> Task:
Print only the line with "Turn this picture" and the lines after it, ending with the last line of the material, each exactly as it stands.

[Modeling code records]
#####

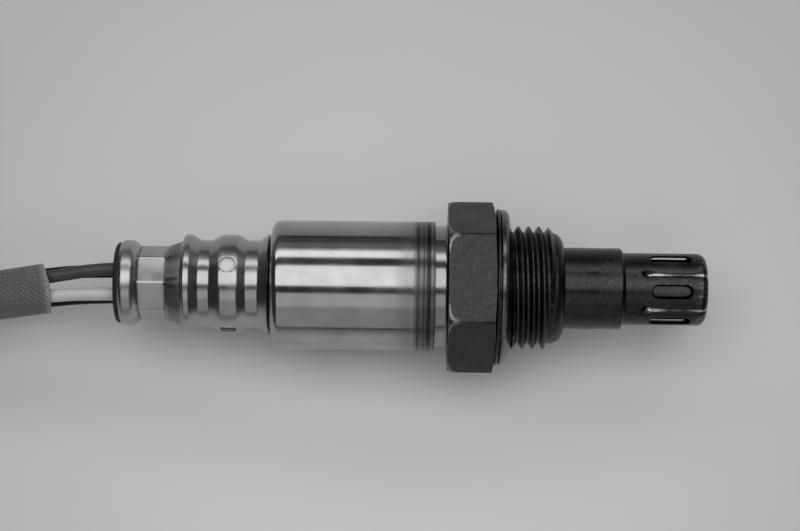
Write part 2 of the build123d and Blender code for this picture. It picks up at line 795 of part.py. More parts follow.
with BuildPart() as plug_body:
    with BuildSketch(across_plug(plug_rear)):
        RectangleRounded(block_width, block_height, block_round)
    extrude(amount=block_length)
    chamfer(plug_body.faces().sort_by(Axis.X)[0].edges(), block_chamfer)
    with BuildSketch(across_plug(plug_block_front)):
        RectangleRounded(tower_width, tower_height, tower_round)
    extrude(amount=tower_length)
    chamfer(plug_body.faces().sort_by(Axis.X)[-1].edges(), tower_chamfer)
    # Grip ribs down both sides of the rear block.
    for side in (-1, 1):
        for k in range(rib_count):
            with BuildSketch(across_plug(plug_rear + rib_first + rib_pitch * k)):
                with Locations((side * block_width / 2, 0)):
                    RectangleRounded(rib_size[0], rib_size[1], rib_round)
            extrude(amount=rib_length)
    # Lock lever: a bridge at the tower's front, a beam over the tower and a thumb pad behind.
    with BuildSketch(Plane.XZ.offset(-plug_y)):
        with BuildLine():
            Polyline(
                (plug_front - lever_front[0][0], plug_axis + lever_foot),
                (plug_front - lever_front[0][0], plug_axis + lever_front[0][1]),
                *[(plug_rear + run, plug_axis + height) for run, height in lever_pad],
                (plug_front - lever_front[1][0], plug_axis + lever_front[1][1]),
                (plug_front - lever_front[1][0], plug_axis + lever_foot),
                close=True,
            )
        make_face()
    extrude(amount=lever_width / 2, both=True)
    # The catch on the lever that holds the mating half.
    with BuildSketch(Plane.XZ.offset(-plug_y)):
        with BuildLine():
            Polyline(
                *[(plug_front - run, plug_axis + height) for run, height in catch_line],
                close=True,
            )
        make_face()
    extrude(amount=catch_width / 2, both=True)
    with BuildSketch(across_plug(plug_front)):
        with GridLocations(pocket_pitch_y, pocket_pitch_z, 2, 2):
            Rectangle(pocket_size, pocket_size)
    extrude(amount=-(tower_length + pocket_into_block), mode=Mode.SUBTRACT)
    with BuildSketch(across_plug(plug_rear)):
        with GridLocations(pocket_pitch_y, pocket_pitch_z, 2, 2):
            Circle(entry_radius)
    extrude(amount=entry_depth, mode=Mode.SUBTRACT)
    with BuildSketch(across_plug(plug_rear + entry_depth)):
        with GridLocations(pocket_pitch_y, pocket_pitch_z, 2, 2):
            Circle(wire_diameter / 2 + wire_hole_slack)
    extrude(amount=block_length - pocket_into_block - entry_depth, mode=Mode.SUBTRACT)
    # The retainer's slot, across the block from the +Y side.
    with BuildSketch(across_plug(plug_rear + retainer_place)):
        with Locations(((block_width - retainer_slot[0]) / 2, 0)):
            Rectangle(retainer_slot[0], retainer_slot[1])
    extrude(amount=retainer_slot[0], mode=Mode.SUBTRACT)
write(plug_body, "plug_body")

with BuildPart() as plug_retainer:
    with BuildSketch(across_plug(plug_rear + retainer_place + retainer_slack)):
        with Locations((block_width / 2 - retainer_inset, 0)):
            Rectangle(retainer_size[0], retainer_size[1])
    extrude(amount=retainer_size[2])
    chamfer(plug_retainer.edges().filter_by(Axis.Z).group_by(Axis.Y)[-1], retainer_chamfer)
write(plug_retainer, "plug_retainer")


def seal_ring(stand):
    """A sketch of the tower's outline with a band that stands that far off it."""
    RectangleRounded(tower_width + 2 * stand, tower_height + 2 * stand, tower_round + 0.8 * stand)
    RectangleRounded(tower_width, tower_height, tower_round, mode=Mode.SUBTRACT)


with BuildPart() as plug_seal:
    for k in range(seal_rib_count):
        with BuildSketch(across_plug(plug_block_front + seal_rib_first + seal_rib_pitch * k)):
            seal_ring(seal_rib)
        extrude(amount=seal_rib_length)
    with BuildSketch(across_plug(plug_block_front)):
        seal_ring(seal_band)
    extrude(amount=seal_length)
write(plug_seal, "plug_seal")

with BuildPart() as plug_contacts:
    with BuildSketch(across_plug(plug_block_front - pocket_into_block)):
        with GridLocations(pocket_pitch_y, pocket_pitch_z, 2, 2):
            Rectangle(pocket_size - contact_slack, pocket_size - contact_slack)
    extrude(amount=tower_length + pocket_into_block - contact_recess)
    with BuildSketch(across_plug(plug_front - contact_recess)):
        with GridLocations(pocket_pitch_y, pocket_pitch_z, 2, 2):
            Rectangle(contact_mouth[0], contact_mouth[1])
    extrude(amount=-contact_depth, mode=Mode.SUBTRACT)
write(plug_contacts, "plug_contacts")

with BuildPart() as wire_seals:
    with BuildSketch(across_plug(plug_rear - wire_seal_stand)):
        with GridLocations(pocket_pitch_y, pocket_pitch_z, 2, 2):
            Circle(entry_radius)
            Circle(wire_diameter / 2 + wire_slack, mode=Mode.SUBTRACT)
    extrude(amount=wire_seal_length)
write(wire_seals, "wire_seals")

# ---------------------------------------------------------------- wires from the sleeve to the plug
# They leave the sleeve's end, curl back inside the coil and go into the plug's four seals.
sleeve_gap = 0.1
plug_approach = 4.5
plug_entry = 3.2
curl_radius = 14.0
curl_corners = 3
straight_out = 4.6
curl_heights = [coil_height, -7.9, -8.3, -6.6, plug_axis, plug_axis]
bundle_half_pitch = 1.15

sleeve_end_angle = radians(sleeve_heading + 90 - coil_last_turn)
sleeve_end = coil_centre + (coil_first_radius - coil_pitch) * Vector(
    cos(sleeve_end_angle), sin(sleeve_end_angle), 0
)
end_heading = sleeve_heading - coil_last_turn
corner_turn = end_heading / curl_corners
tangent_length = curl_radius * tan(radians(corner_turn / 2))
curl = [sleeve_end + sleeve_gap * Vector(cos(radians(end_heading)), sin(radians(end_heading)), 0)]
for corner in range(curl_corners):
    run = (straight_out if corner == 0 else tangent_length) + tangent_length
    angle = radians(end_heading - corner * corner_turn)
    curl.append(curl[-1] + run * Vector(cos(angle), sin(angle), 0))
curl.append(Vector(plug_rear - plug_approach, curl[-1].Y, 0))
curl.append(Vector(plug_rear + plug_entry, curl[-1].Y, 0))
tail_shift = plug_y - curl[-1].Y

for number, (side_y, side_z) in enumerate([(1, 1), (-1, 1), (1, -1), (-1, -1)], start=1):
    points = []
    for k, corner in enumerate(curl):
        before = end_heading - min(max(k - 1, 0), curl_corners) * corner_turn
        after = end_heading - min(k, curl_corners) * corner_turn
        normal = radians((before + after) / 2 + 90)
        stretch = 1 / cos(radians((before - after) / 2))
        share = min(k / curl_corners, 1)
        half_y = bundle_half_pitch + share * (pocket_pitch_y / 2 - bundle_half_pitch)
        half_z = bundle_half_pitch + share * (pocket_pitch_z / 2 - bundle_half_pitch)
        place = corner + side_y * half_y * stretch * Vector(cos(normal), sin(normal), 0)
        points.append((place.X, place.Y + share * tail_shift, curl_heights[k] + side_z * half_z))
    name = f"plug_wire_{number}"
    tail = lay_tube(name, points, wire_diameter)
    write(tail, name)
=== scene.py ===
import math
import bmesh
import bpy
from bpy.props import FloatProperty, FloatVectorProperty, IntProperty, PointerProperty
from mathutils import Matrix, Vector, noise


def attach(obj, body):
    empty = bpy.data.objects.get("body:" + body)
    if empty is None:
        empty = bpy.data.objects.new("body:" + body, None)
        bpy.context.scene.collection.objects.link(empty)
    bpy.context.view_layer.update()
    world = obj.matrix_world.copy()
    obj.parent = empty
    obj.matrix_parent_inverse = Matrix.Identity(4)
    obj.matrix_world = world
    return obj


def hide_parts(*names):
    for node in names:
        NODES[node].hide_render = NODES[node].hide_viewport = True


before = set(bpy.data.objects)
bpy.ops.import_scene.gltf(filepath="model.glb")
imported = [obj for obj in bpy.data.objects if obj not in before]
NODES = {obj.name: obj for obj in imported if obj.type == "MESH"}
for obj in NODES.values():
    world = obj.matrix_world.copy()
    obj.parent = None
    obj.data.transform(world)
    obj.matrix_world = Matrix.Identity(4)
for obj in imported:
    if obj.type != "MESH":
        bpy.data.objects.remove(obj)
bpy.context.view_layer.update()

bl_info = {
    "name": "Oxygen sensor",
    "version": (1, 0, 0),
    "blender": (4, 5, 0),
    "location": "3D View > Sidebar > Oxygen sensor",
    "description": "Dresses a four-wire oxygen sensor with its slotted nose, vented cover, lead and plug",
    "category": "Object",
}

# Pieces are shaped in millimetres about the sensor's axis, +X to the nose, and stored in metres.
MM = 0.001
TURN = 2 * math.pi
AXIS = Vector((1, 0, 0))

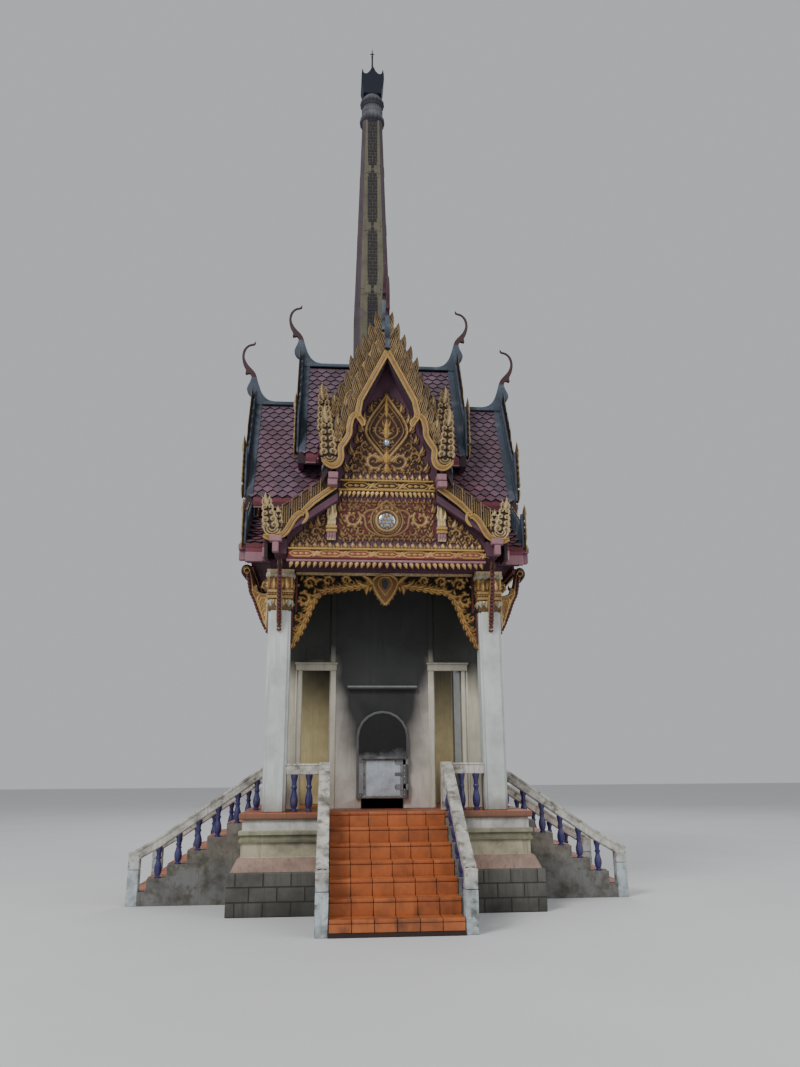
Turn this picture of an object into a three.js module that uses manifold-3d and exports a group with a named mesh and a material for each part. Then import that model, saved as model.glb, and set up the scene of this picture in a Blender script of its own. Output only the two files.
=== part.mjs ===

#####

> Task solution:
Turn this picture of an object into a three.js module that uses manifold-3d and exports a group with a named mesh and a material for each part. Then import that model, saved as model.glb, and set up the scene of this picture in a Blender script of its own. Output only the two files.
=== part.mjs ===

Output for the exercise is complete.